John Arthur Roebuck was born in Madras, British India in 1802, and he was raised in Canada and England, where he became intimate with the leading radical and utilitarian reformers. He was called to thet bar in 1831, and he served as the Legislative Assembly of Lower Canada's agent in England and was appointed Queen's Counsel in 1843. He served as an Independent Whig MP for Bath from 1832 to 1837, and he was known to be a bitter man who was hostile to the government of the day, attacking everyone who differed from him; he attacked the Whigs as "an exclusive an aristocratic fashion", "demagogues" when out of office, and "exclusive oligarchs" when in power. He opposed the use of coercion in Ireland, advocated the abolition of sinecures, proposed withdrawing the veto from the House of Lords, supported secular education, and championed a vigorous foreign policy, defending the Crimean War.
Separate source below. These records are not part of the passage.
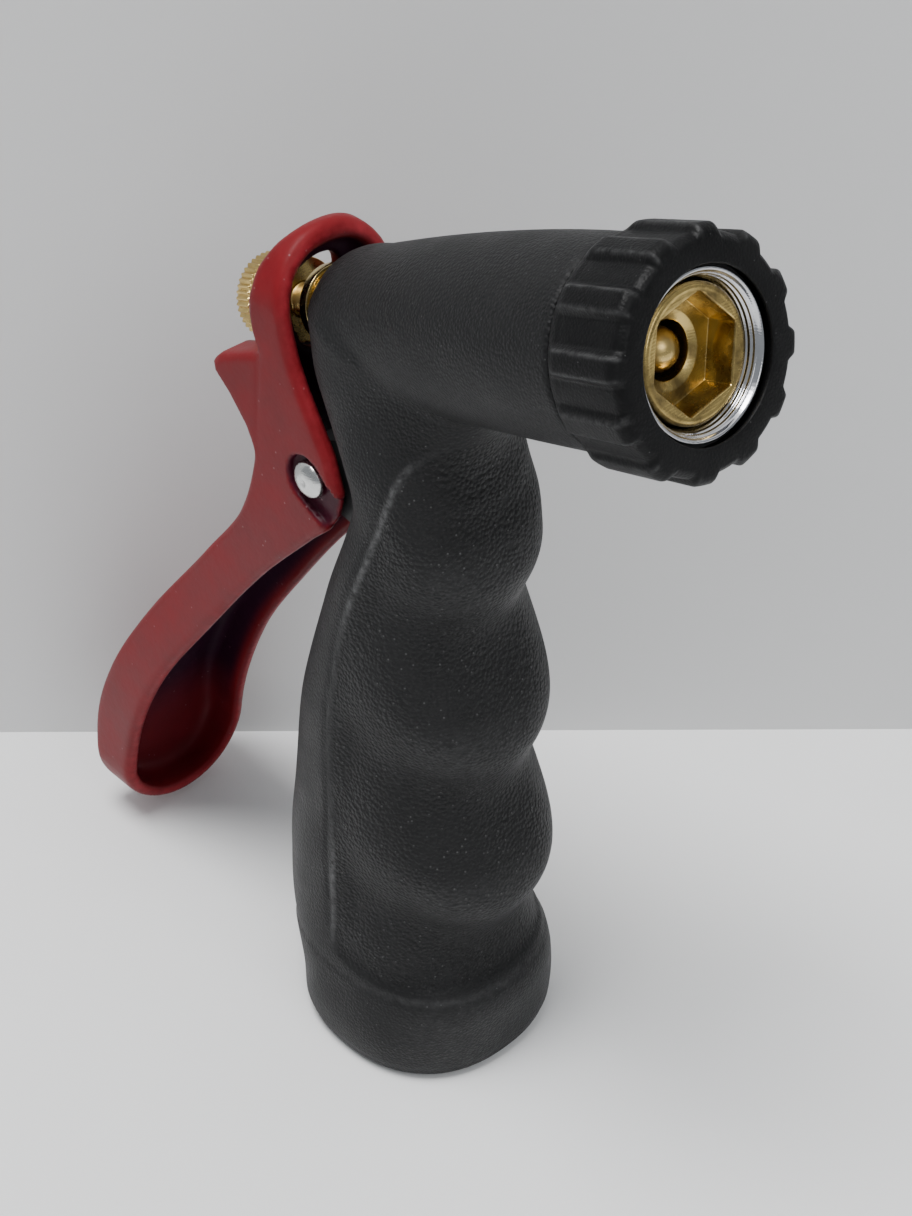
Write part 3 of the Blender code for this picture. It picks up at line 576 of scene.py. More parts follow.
def rubber_finish(name, colour, scale, depth, specks, roughness, specular):
    """Black moulded rubber: leather grain, coarser where the panel mark is 1, and paler along the edge
    mark: rubbed wear on the grip, a painted highlight along the bumper's ribs."""
    made, tree, shader, place = new_finish(name, roughness, Specular_IOR_Level=specular)
    fine = fill_group(tree, "Moulded grain", {"Vector": place, "Scale": scale, "Specks": specks})
    inputs = {"Vector": place, "Scale": scale * 0.75, "Specks": specks * 3.0}
    coarse = fill_group(tree, "Moulded grain", inputs)
    panel = mark(tree, "panel")
    deeper = math_node(tree, "MULTIPLY", coarse.outputs["Height"], 2.6)
    height = mix_value(tree, panel, fine.outputs["Height"], deeper)
    speck = mix_value(tree, panel, fine.outputs["Speck"], coarse.outputs["Speck"])
    pale = [min(1, c * 3.2 + 0.03) for c in colour]
    blotch = spread(tree, fine.outputs["Blotch"], 0.3, 0.7, 0.0, 0.55)
    base = mix_colour(tree, blotch, (*colour, 1), (*[c * 1.7 + 0.002 for c in colour], 1))
    # Pale specks: partly dust, partly painted glints of the grain, most on the panel
    specked = mix_colour(tree, math_node(tree, "MULTIPLY", speck, 0.4), base, (*[c + 0.16 for c in pale], 1))
    inputs = {
        "Color": specked,
        "Edge Color": (*[c + 0.12 for c in pale], 1),
        "Edge": mark(tree, "edge"),
        "Amount": 0.75,
        "Scale": 900.0,
        "Vector": place,
    }
    edge_tint = fill_group(tree, "Rubbed and highlit edges", inputs)
    rough = spread(tree, fine.outputs["Blotch"], 0.25, 0.75, roughness - 0.08, roughness + 0.1)
    paint(tree, shader, edge_tint.outputs["Color"], rough)
    bump(tree, shader, height, 0.7, depth)
    return made


def enamel_finish(colour, shade):
    """Red enamel on a casting: soft orange peel, painted shade where the hollow mark is 1, a painted
    highlight along the rims where the edge mark is high, and fine dust."""
    made, tree, shader, place = new_finish("Satin red enamel", 0.45, Specular_IOR_Level=0.12)
    peel = add_node(tree, "ShaderNodeTexNoise", {"Vector": place, "Scale": 700.0, "Detail": 3.0})
    inputs = {"Vector": place, "Scale": 90.0, "Detail": 6.0, "Roughness": 0.6}
    cloud = add_node(tree, "ShaderNodeTexNoise", inputs)
    grain = fill_group(tree, "Moulded grain", {"Vector": place, "Scale": 1400.0, "Specks": 0.06})
    darker, paler = [c * 0.82 for c in colour], [c * 1.12 for c in colour]
    base = mix_colour(tree, spread(tree, cloud.outputs[0], 0.35, 0.65), (*darker, 1), (*paler, 1))
    # Painted shade: the dark hollow colour is mixed in where the hollow mark is high
    hollow_shade = mix_colour(tree, mark(tree, "hollow"), base, (*shade, 1))
    dust = math_node(tree, "MULTIPLY", grain.outputs["Speck"], 0.35)
    inputs = {
        "Color": mix_colour(tree, dust, hollow_shade, (0.42, 0.3, 0.32, 1)),
        # Paler red painted along the lever's rim as its highlight
        "Edge Color": (0.34, 0.03, 0.04, 1),
        "Edge": mark(tree, "edge"),
        "Amount": 0.6,
        "Scale": 500.0,
        "Vector": place,
    }
    edge_tint = fill_group(tree, "Rubbed and highlit edges", inputs)
    paint(tree, shader, edge_tint.outputs["Color"], spread(tree, cloud.outputs[0], 0.3, 0.7, 0.34, 0.5))
    fine = math_node(tree, "MULTIPLY", grain.outputs["Height"], 0.15)
    bump(tree, shader, math_node(tree, "ADD", peel.outputs[0], fine), 0.25, 0.00012)
    return made


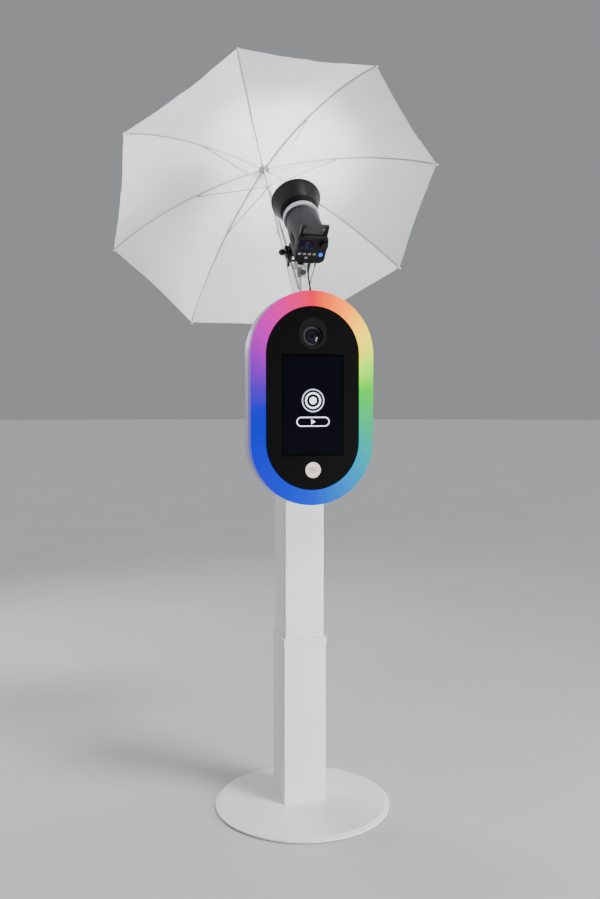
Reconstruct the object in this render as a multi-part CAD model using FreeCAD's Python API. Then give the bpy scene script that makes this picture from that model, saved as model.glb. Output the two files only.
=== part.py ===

In 1862, he became unpopular for alleging that working men were spendthrifts and wife-beaters, and he firmly championed the slave-holders of the Southern American Confederacy during the American Civil War, advocating for a British-French intervention in the war on the side of the CSA. At the same time, he defended Austrian rule in Italy. His uncompromising attitudes cost him re-election in 1868, but the was returned to Parliament in 1874. He was made a privy councillor by the Tory government in 1878, and he died in Westminster a year later.